A new study revealed a proof-of-concept model that uses artificial intelligence (AI) to combine multiple types of data from different sources to predict patient outcomes for 14 different types of cancer. Results, which were discovered by researchers from Mahmood Lab at Brigham and Women’s Hospital, are published in Cancer Cell.

Experts depend on several sources of data, like genomic sequencing, pathology, and patient history, to diagnose and prognosticate different types of cancer. While existing technology enables them to use this information to predict outcomes, manually integrating data from different sources is challenging and experts often find themselves making subjective assessments.

“Experts analyze many pieces of evidence to predict how well a patient may do,” says Faisal Mahmood, PhD, an assistant professor in the Division of Computational Pathology at the Brigham and associate member of the Cancer Program at the Broad Institute of Harvard and MIT. “These early examinations become the basis of making decisions about enrolling in a clinical trial or specific treatment regimens. But that means that this multimodal prediction happens at the level of the expert. We’re trying to address the problem computationally.”

New Discoveries Through AI

Through these new AI models, Mahmood and colleagues uncovered a means to integrate several forms of diagnostic information computationally to yield more accurate outcome predictions for cancer. The AI models demonstrate the ability to make prognostic determinations while also uncovering the predictive bases of features used to predict patient risk—a property that could be used to uncover new biomarkers.

Researchers built the models using The Cancer Genome Atlas (TCGA), a publicly available resource containing data on many different types of cancer. They then developed a multimodal deep learning-based algorithm which is capable of learning prognostic information from multiple data sources. By first creating separate models for histology and genomic data, they could fuse the technology into one integrated entity that provides key prognostic information.
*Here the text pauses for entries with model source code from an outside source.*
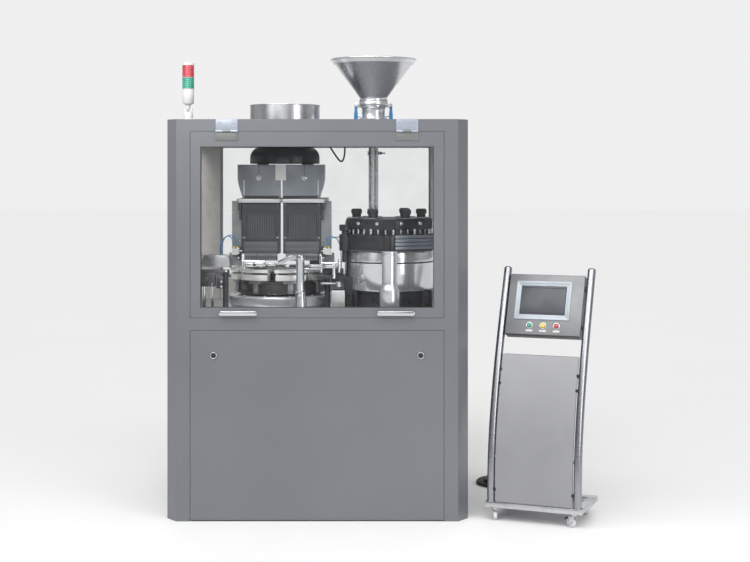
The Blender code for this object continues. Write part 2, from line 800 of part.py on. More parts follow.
def build_drive():
    motor = box(
        "gear_motor", (-0.160, 0.150, FLOOR_PLATE + GAP), (0.020, 0.350, 0.380), DARK_PAINT, bevel=0.008,
    )
    body = rod("motor_body", (-0.480, 0.250, 0.220), (-0.150, 0.250, 0.220), 0.090, steps=ROUND_STEPS)
    shaft = rod("motor_shaft", (-0.070, 0.250, 0.380), (-0.070, 0.250, 0.430), 0.018)
    join(motor, body, shaft)
    cams = turned(
        "cam_shaft",
        [
            (0.0, 0.620), (0.018, 0.620), (0.018, 0.602), (0.110, 0.602), (0.110, 0.584), (SHAFT_RADIUS, 0.584),
            (SHAFT_RADIUS, -0.560), (0.0, -0.560),
        ],
        (0.0, SHAFT_Y, SHAFT_Z), BRUSHED, SMALL_STEPS, axis="X",
    )
    for index, x in enumerate((-0.420, -0.250, -0.060, 0.160, 0.360)):
        angle = math.radians(72 * index)
        y, z = SHAFT_Y + 0.02 * math.cos(angle), SHAFT_Z + 0.02 * math.sin(angle)
        join(cams, rod(f"cam_{index}", (x - 0.012, y, z), (x + 0.012, y, z), 0.075, steps=28))


# ---------------------------------------------------------------- console

def lean(height):
    """How far the console's posts lean back at a height: upright below, then in one sweep."""
    t = max(0.0, (height - 0.16) / (1.18 - 0.16))
    return 0.285 * (t * t * (1.60 - 0.60 * t))


def console_origin():
    stand = bpy.data.objects.new("console_origin", None)
    stand.location = (CONSOLE_X, CONSOLE_Y, 0.0)
    stand.rotation_euler = (0.0, 0.0, math.radians(CONSOLE_TURN))
    PARTS.objects.link(stand)
    return stand


def build_console_frame(stand):
    frame = box(
        "console_frame", (-BASE_HALF, BASE_FRONT, RAIL_LOW), (BASE_HALF, BASE_BACK, RAIL_HIGH), BRUSHED,
        parent=stand,
    )
    inner = box(
        "cut_console_base", (-BASE_HALF + 0.04, BASE_FRONT + 0.04, 0.0),
        (BASE_HALF - 0.04, BASE_BACK - 0.04, 0.2), parent=stand,
    )
    cut(frame, inner)
    heights = [0.078, 0.16] + [0.16 + 0.068 * i for i in range(1, 16)]
    for side in (-1, 1):
        points = [(side * POST_SPACING / 2, lean(z), z) for z in heights]
        join(frame, tube(f"post_{side}", points, POST_RADIUS, None, stand, 3, True))
    for height in (0.30, 0.68):
        across, back = POST_SPACING / 2, lean(height)
        bar = rod(f"bar_{height}", (-across, back, height), (across, back, height), 0.008, None, stand)
        join(frame, bar)


def build_console_panel(stand):
    """The curved front sheet, hung between the posts."""
    half, low, high, steps = 0.1855, 0.094, 0.770, 16
    heights = [low + (high - low) * i / steps for i in range(steps + 1)]
    shape = bmesh.new()
    rows = []
    for z in heights:
        y = lean(z) - 0.013
        rows.append([shape.verts.new((side * half, y, z)) for side in (-1, 1)])
    for below, above in zip(rows, rows[1:]):
        shape.faces.new((below[0], below[1], above[1], above[0]))
    panel = finish_mesh("console_panel", shape, (0.0, 0.0, 0.0), BRUSHED, stand)
    shell = panel.modifiers.new("Sheet", "SOLIDIFY")
    shell.thickness = 0.002
    shell.offset = 0.0


def screen_frame(stand):
    """An empty on the leaning plane of the screen, at the middle of its height."""
    low, high = lean(SCREEN_LOW), lean(SCREEN_HIGH)
    plane = bpy.data.objects.new("screen_plane", None)
    plane.location = (0.0, (low + high) / 2, (SCREEN_LOW + SCREEN_HIGH) / 2)
    plane.rotation_euler = (-math.atan2(high - low, SCREEN_HIGH - SCREEN_LOW), 0.0, 0.0)
    plane.parent = stand
    PARTS.objects.link(plane)
    return plane, math.hypot(high - low, SCREEN_HIGH - SCREEN_LOW)


def build_screen(stand):
    plane, height = screen_frame(stand)
    housing = box(
        "screen_box", (-SCREEN_HALF, SCREEN_FRONT, -height / 2), (SCREEN_HALF, SCREEN_BACK, height / 2),
        BRUSHED, parent=plane,
    )
    box(
        "touch_screen", (-0.145, SCREEN_FRONT - 0.006, -0.075), (0.125, SCREEN_FRONT - GAP, 0.115), ALUMINIUM,
        bevel=0.002, parent=plane,
    )
    along = (BUTTON_HEIGHT - (SCREEN_LOW + SCREEN_HIGH) / 2) / (SCREEN_HIGH - SCREEN_LOW) * height
    names = (("button_green", GREEN), ("button_yellow", YELLOW), ("button_red", RED))
    for across, (name, material) in zip(BUTTON_ACROSS, names):
        cut(
            housing,
            rod(
                f"cut_{name}", (across, SCREEN_FRONT - 0.01, along), (across, SCREEN_FRONT + 0.012, along),
                BUTTON_RADIUS + 0.0015, None, plane,
            ),
        )
        rod(
            name, (across, SCREEN_FRONT - 0.010, along), (across, SCREEN_FRONT + 0.006, along), BUTTON_RADIUS,
            material, plane,
        )


def build_caster(stand, name, across, back, turn):
    """A swivel fork with its axle, and the wheel that turns on it."""
    swivel = bpy.data.objects.new(f"{name}_swivel", None)
    swivel.location = (across, back, 0.0)
    swivel.rotation_euler = (0.0, 0.0, math.radians(turn))
    swivel.parent = stand
    PARTS.objects.link(swivel)
    trail, axle = CASTER_TRAIL, WHEEL_RADIUS
    cheek = WHEEL_HALF + 0.0015
    fork = box(
        f"caster_{name}", (-cheek - 0.003, -0.014, 0.0500), (cheek + 0.003, trail + 0.012, RAIL_LOW - GAP),
        BRUSHED, pivot=(0.0, 0.0, 0.05), parent=swivel,
    )
    for side in (-1, 1):
        inner, outer = side * cheek, side * (cheek + 0.003)
        join(
            fork,
            box(
                f"cheek_{name}_{side}", (min(inner, outer), trail - 0.009, axle - 0.008),
                (max(inner, outer), trail + 0.012, 0.052), parent=swivel,
            ),
        )
    pin = rod(f"axle_{name}", (-cheek - 0.001, trail, axle), (cheek + 0.001, trail, axle), 0.004, None, swivel, 12)
    join(fork, pin)
    wheel = turned(
        f"wheel_{name}",
        [
            (WHEEL_RADIUS - 0.002, WHEEL_HALF), (WHEEL_RADIUS, WHEEL_HALF - 0.002),
            (WHEEL_RADIUS, -WHEEL_HALF + 0.002), (WHEEL_RADIUS - 0.002, -WHEEL_HALF),
            (0.0048, -WHEEL_HALF), (0.0048, WHEEL_HALF),
        ],
        (0.0, trail, axle), RUBBER, 28, ring=True, axis="X", parent=swivel,
    )
    return wheel


# ---------------------------------------------------------------- cable

def from_console(stand, across, back, height):
    return stand.matrix_world @ Vector((across, back, height))


def build_cable(stand):
    bpy.context.view_layer.update()
    start = from_console(stand, -0.050, BASE_BACK + GAP, 0.0775)
    away = from_console(stand, -0.050, BASE_BACK + 0.045, 0.0775)
    gland = turned(
        "cable_gland",
        [
            (0.0, 0.045), (0.011, 0.045), (0.014, 0.040), (0.014, 0.016), (0.0175, 0.014), (0.0175, 0.0),
            (0.0, 0.0),
        ],
        start, BLACK, SMALL_STEPS,
    )
    gland.rotation_euler = (away - start).to_track_quat("Z", "Y").to_euler()
    along = (away - start).normalized()
    outer = COIL_MIDDLE + COIL_HALF_BAND - CABLE_RADIUS
    route = [
        away + along * 2 * GAP,
        away + along * 0.022,
        away + along * 0.044,
        away + along * 0.085 + Vector((0.0, 0.0, -0.024)),
        away + along * 0.130 + Vector((0.0, 0.0, -0.052)),
        away + along * 0.180 + Vector((0.0, 0.0, CABLE_RADIUS + 0.0017 - 0.0775)),
        Vector((1.172, -0.060, CABLE_RADIUS + GAP)),
        Vector((1.158, 0.004, CABLE_RADIUS + GAP)),
        Vector((1.124, 0.058, CABLE_RADIUS + GAP)),
        Vector((COIL_X + outer + 0.006, COIL_Y - 0.116, CABLE_RADIUS + GAP)),
        Vector((COIL_X + outer, COIL_Y - 0.0745, CABLE_RADIUS + GAP)),
    ]
    tube("cable", smooth_route(route, 0.022), CABLE_RADIUS, RUBBER, None, 2)
    turned(
        "cable_coil",
        [
            (COIL_MIDDLE + COIL_HALF_BAND, COIL_HEIGHT), (COIL_MIDDLE + COIL_HALF_BAND, 0.0005),
            (COIL_MIDDLE - COIL_HALF_BAND, 0.0005), (COIL_MIDDLE - COIL_HALF_BAND, COIL_HEIGHT),
        ],
        (COIL_X, COIL_Y, 0.0), RUBBER, ring=True, steps=32,
    )
    x, sleeve_start = COIL_X + outer, COIL_Y + 0.0787
    hood = box(
        "cable_connector", (x - 0.018, sleeve_start + 0.026, 0.0005),
        (x + 0.018, sleeve_start + 0.098, 0.0445), BLACK, bevel=0.003,
    )
    height = 3 * CABLE_RADIUS + GAP
    join(hood, rod("sleeve", (x, sleeve_start, height), (x, sleeve_start + 0.040, height), 0.012))


def main():
    build_base_frame()
    build_table_plate()
    build_front_surround()
    build_rear_surround()
    build_roof()
    build_side_panels()
    build_side_windows()
    build_rear_window()
    build_front_window()
    build_lower_panel()
    build_signal_lamp()
    build_capsule_drum()
    build_powder_feed()
    build_funnels()
    build_feeder_column()
    build_magazines()
    build_turret()
    build_arm_post()
    build_discharge_chute()
    build_dosing_station()
    build_tamping_head()
    build_drive()
    stand = console_origin()
    build_console_frame(stand)
    build_console_panel(stand)
    build_screen(stand)
    build_caster(stand, "front_left", -CASTER_ACROSS, 0.0, 20)
    build_caster(stand, "front_right", CASTER_ACROSS, 0.0, 55)
    build_caster(stand, "rear_left", -CASTER_ACROSS, CASTER_BACK, -35)
    build_caster(stand, "rear_right", CASTER_ACROSS, CASTER_BACK, 40)
    build_cable(stand)


main()
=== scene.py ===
"""The finished looks of the capsule filler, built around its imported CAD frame.

Metres, in the frame's own axes: X along the front, -Y towards the operator, +Z up.
"""

import math

import bmesh
import bpy
from mathutils import Matrix, Vector


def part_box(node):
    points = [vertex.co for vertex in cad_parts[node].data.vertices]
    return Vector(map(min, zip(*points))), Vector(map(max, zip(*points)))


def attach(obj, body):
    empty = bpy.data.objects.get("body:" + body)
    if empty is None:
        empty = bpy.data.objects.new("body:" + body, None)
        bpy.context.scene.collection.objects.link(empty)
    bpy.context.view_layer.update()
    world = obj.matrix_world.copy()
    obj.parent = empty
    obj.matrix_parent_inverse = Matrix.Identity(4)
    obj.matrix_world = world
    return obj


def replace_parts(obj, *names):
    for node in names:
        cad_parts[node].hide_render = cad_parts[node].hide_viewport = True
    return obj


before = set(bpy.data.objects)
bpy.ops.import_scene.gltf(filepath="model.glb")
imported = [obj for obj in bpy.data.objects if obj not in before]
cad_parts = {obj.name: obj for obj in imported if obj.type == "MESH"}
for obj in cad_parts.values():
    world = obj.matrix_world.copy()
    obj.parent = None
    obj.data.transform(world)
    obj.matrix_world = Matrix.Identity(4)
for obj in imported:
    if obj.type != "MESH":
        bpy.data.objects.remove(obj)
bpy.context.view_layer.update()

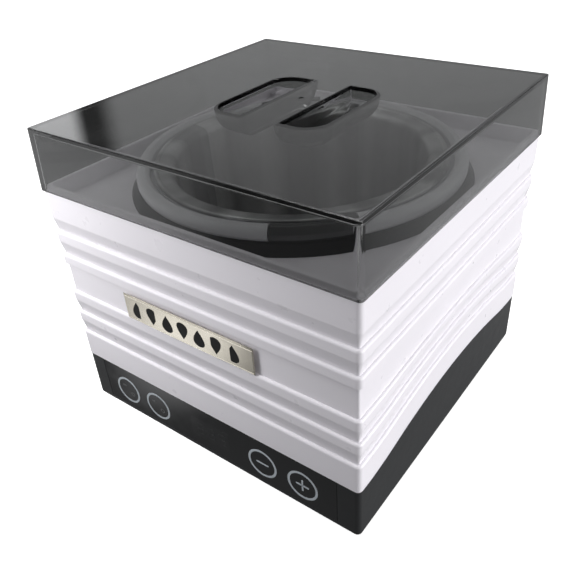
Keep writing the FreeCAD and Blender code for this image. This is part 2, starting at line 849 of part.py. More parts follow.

Finally, they evaluated the model’s efficacy by feeding it data sets from 14 cancer types as well as patient histology and genomic data.

Results demonstrated that the models yielded more accurate patient outcome predictions than those incorporating only single sources of information.

This study highlights that using AI to integrate different types of clinically informed data to predict disease outcomes is feasible. Mahmood explained that these models could allow researchers to discover biomarkers that incorporate different clinical factors and better understand what type of information they need to diagnose different types of cancer. The researchers also quantitively studied the importance of each diagnostic modality for individual cancer types and the benefit of integrating multiple modalities.

The AI models are also capable of elucidating pathologic and genomic features that drive prognostic predictions. The team found that the models used patient immune responses as a prognostic marker without being trained to do so, a notable finding given that previous research shows that patients whose tumors elicit stronger immune responses tend to experience better outcomes.

Enhancing Cancer Diagnostics

While this proof-of-concept model reveals a newfound role for AI technology in cancer care, this research is only a first step in implementing these models clinically. Applying these models in the clinic requires incorporating larger data sets and validating on large independent test cohorts.

Going forward, Mahmood aims to integrate even more types of patient information, such as radiology scans, family histories, and electronic medical records, and eventually bring the model to clinical trials.

“This work sets the stage for larger health care AI studies that combine data from multiple sources,” says Mahmood. “In a broader sense, our findings emphasize a need for building computational pathology prognostic models with much larger datasets and downstream clinical trials to establish utility.”